WHAT IS NEEDED |
Give back, exactly as written, the lines from the beginning of the listing through the one that contains "# ---- shapes".
* Start DATASET CONTENT *
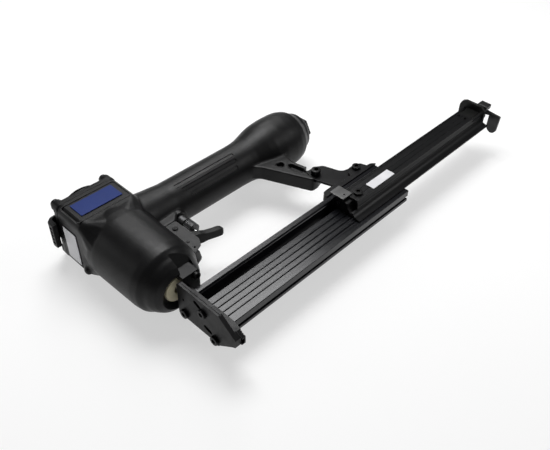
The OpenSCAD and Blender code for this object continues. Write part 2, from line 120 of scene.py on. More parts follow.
LATCH = Vector((*middle("latch_spring"), 0))
CORNERS = [(z, x) for x in (-25, 25) for z in (-25, 25)]
ARM_SCREW = (190, 95)
BAR_SCREW = (223, 71)
RIVET = (35.5, 105.5)
ROD_AXIS = (50, 7)
M5_R = 2.5


# ---- shapes ------------------------------------------------------------------------------------

def point(axis, along, a, b):
    """The point at `along` on an axis, with a and b on the two axes that follow it in turn."""
    result = Vector((0, 0, 0))
    for place, value in zip(CYCLE[axis], (along, a, b)):
        result[place] = value
    return result


def lathe(axis, outline, centre=(0, 0), steps=96, closed=False):
    """Turns an outline of (along, radius) round an axis. A closed outline makes a ring."""
    bm = bmesh.new()
    rings = []
    for along, radius in outline:
        if radius < 1e-6:
            rings.append([bm.verts.new(point(axis, along, *centre))])
            continue
        rings.append([
            bm.verts.new(point(
                axis, along,
                centre[0] + radius * math.cos(math.tau * i / steps),
                centre[1] + radius * math.sin(math.tau * i / steps),
            ))
            for i in range(steps)
        ])
    pairs = list(zip(rings, rings[1:]))
    if closed:
        pairs.append((rings[-1], rings[0]))
    for one, two in pairs:
        for i in range(steps):
            j = (i + 1) % steps
            corners = [one[i % len(one)], one[j % len(one)], two[j % len(two)], two[i % len(two)]]
            corners = list(dict.fromkeys(corners))
            if len(corners) > 2:
                bm.faces.new(corners)
    if not closed:
        for ring in (rings[0], rings[-1]):
            if len(ring) > 2:
                bm.faces.new(ring)
    bmesh.ops.recalc_face_normals(bm, faces=bm.faces[:])
    return bm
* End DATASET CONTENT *
EXERCISE RESULT |
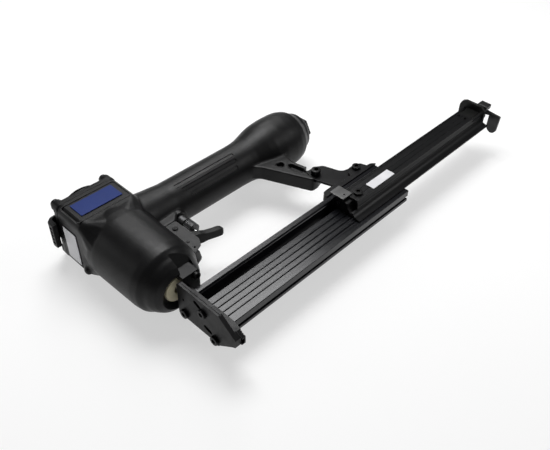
The OpenSCAD and Blender code for this object continues. Write part 2, from line 120 of scene.py on. More parts follow.
LATCH = Vector((*middle("latch_spring"), 0))
CORNERS = [(z, x) for x in (-25, 25) for z in (-25, 25)]
ARM_SCREW = (190, 95)
BAR_SCREW = (223, 71)
RIVET = (35.5, 105.5)
ROD_AXIS = (50, 7)
M5_R = 2.5


# ---- shapes ------------------------------------------------------------------------------------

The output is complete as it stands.